Collinson FX Market Commentary - Feb 1 - New Administration lifts NZ and AUD's

Feb 1 - US Equity markets continued to give ground with the Trump executive actions being blamed. The latest shock to the snowflake media was the sacking of the acting Attorney General. This action was taken, because the Obama appointed official, refused to execute her job. These actions are likely to continue and surprises many as power shifts to a strong executive.

The market fallout is impacted by the immigration and trade attitude of the administration. Trump adviser, Peter Navarro, opined on the exploitation of a 'grossly undervalued EURO' to take advantage of global trade. This has been a trademark of a weak EURO and underwritten the German Export behemoth and undermined other members. European economic data was stronger in Employment, GDP growth and the CPI.

This did little to undermine the negative sentiment on equity markets. The Dollar also weakened, with the EUR rising to 1.0780, while the JPY traded below 113.00. This was reflected on commodity currencies, with the NZD breaking above 0.7300, while the AUD was steady on 0.7570. The Trump administration continues to dominate equity and currency markets.


Collinson FX Market Commentary - Jan 31 - Dow falls in shock

Jan 31 - Trump continues to dominate markets and the news. This time it is his immigration/security policy, which has introduced a temporary ban on seven countries with terrorism problems, closely following 'the Wall'! Markets are impacted by the effect on trade and the US policies addressing bi-lateral agreements and free flow of goods, services and labour.

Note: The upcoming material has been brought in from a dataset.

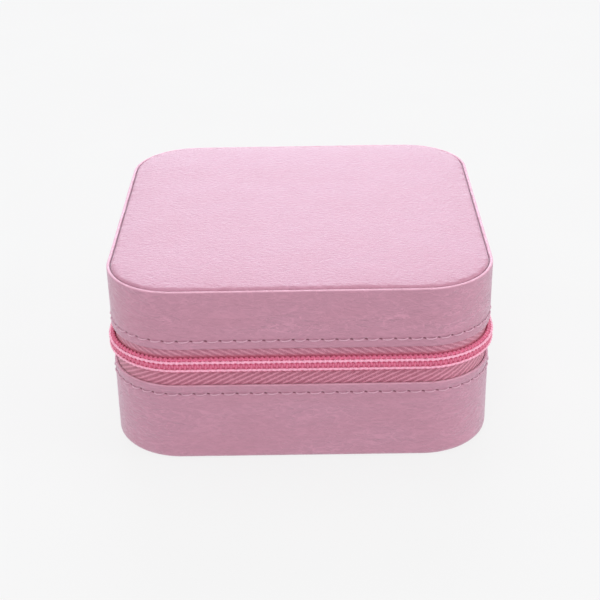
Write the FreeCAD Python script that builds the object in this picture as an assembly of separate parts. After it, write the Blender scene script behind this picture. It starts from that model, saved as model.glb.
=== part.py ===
"""Zip-round leather jewellery case: a padded, leather-covered lid hinged to a leather-covered base,
closed by a nylon coil zip, with a velvet-lined tray of ring rolls and compartments.

Millimetres. The origin is the centre of the underside, +Z is up, the front faces -Y and the hinge is at +Y.
Every wall layer follows one rounded-square outline, moved inwards by that layer's inset.
"""

import FreeCAD, Part
import math
import os

from FreeCAD import Vector

# ---------------------------------------------------------------- driving dimensions
WIDTH = 100.0  # over the leather, side to side
DEPTH = 100.0  # over the leather, front to back
HEIGHT = 50.0  # to the crown of the padded top
CORNER = 18.5  # corner radius of the outline
BASE_EDGE = 22.3  # upper edge of the base's leather band
LID_EDGE = 33.0  # lower edge of the lid's leather band
LID_RIM = 49.3  # upper edge of the lid's leather band
LEATHER = 0.9
TAPE = 0.6
BOARD = 2.2
LINER = 1.2
LINING = 0.8
SEAM_MARGIN = 6.0  # how far a tape runs in behind the leather

# ---------------------------------------------------------------- insets of the layers from the outline
TAPE_OUT = LEATHER
TAPE_IN = LEATHER + TAPE
BOARD_IN = LEATHER + BOARD
LINER_IN = BOARD_IN + LINER
CAVITY = LINER_IN  # the lined space inside

# ---------------------------------------------------------------- heights
BAND_FOOT = 0.4  # the band stops just short of the ground
EDGE_SETBACK = 0.6  # the boards stop short of the leather's edges
FLOOR = LEATHER + BOARD + LINING  # top of the velvet floor
LID_PLATE_TOP = 47.2
LID_PLATE_LOW = LID_PLATE_TOP - BOARD
CEILING = LID_PLATE_LOW - LINING  # underside of the lid's velvet ceiling
LINER_MEET = (BASE_EDGE + LID_EDGE) / 2  # the two liner walls meet behind the zip
LINER_GAP = 0.6

# ---------------------------------------------------------------- zip
ZIP_LINE = 28.4  # height at which the two coil rows meet
ROW_GAP = 1.2  # between the two coil rows
ROW_WIDTH = 1.4
ROW_HEIGHT = 1.7  # how far a coil row stands off its tape
SPINE_HALF = 33.0  # half the width of the leather hinge strip
CHAIN_END_Y = 29.5  # the teeth stop here on the right side, in front of the top stops
STOP = 1.7  # length of a top stop
STOP_HEIGHT = 1.4  # how far a top stop stands off its tape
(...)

The Dow fell back below 20,000, amidst concerns, with many shocked by all the dramatic actions by the new administration. The Dollar was steady against the EUR, trading below 1.0700, although gains were posted against the GBP and Yen.

Commodity currencies remained steady, with the AUD trading around 0.7550, while the NZD crept up to 0.7275.
Trump remains the only show in town so fasten your seat belts for yet another action packed week!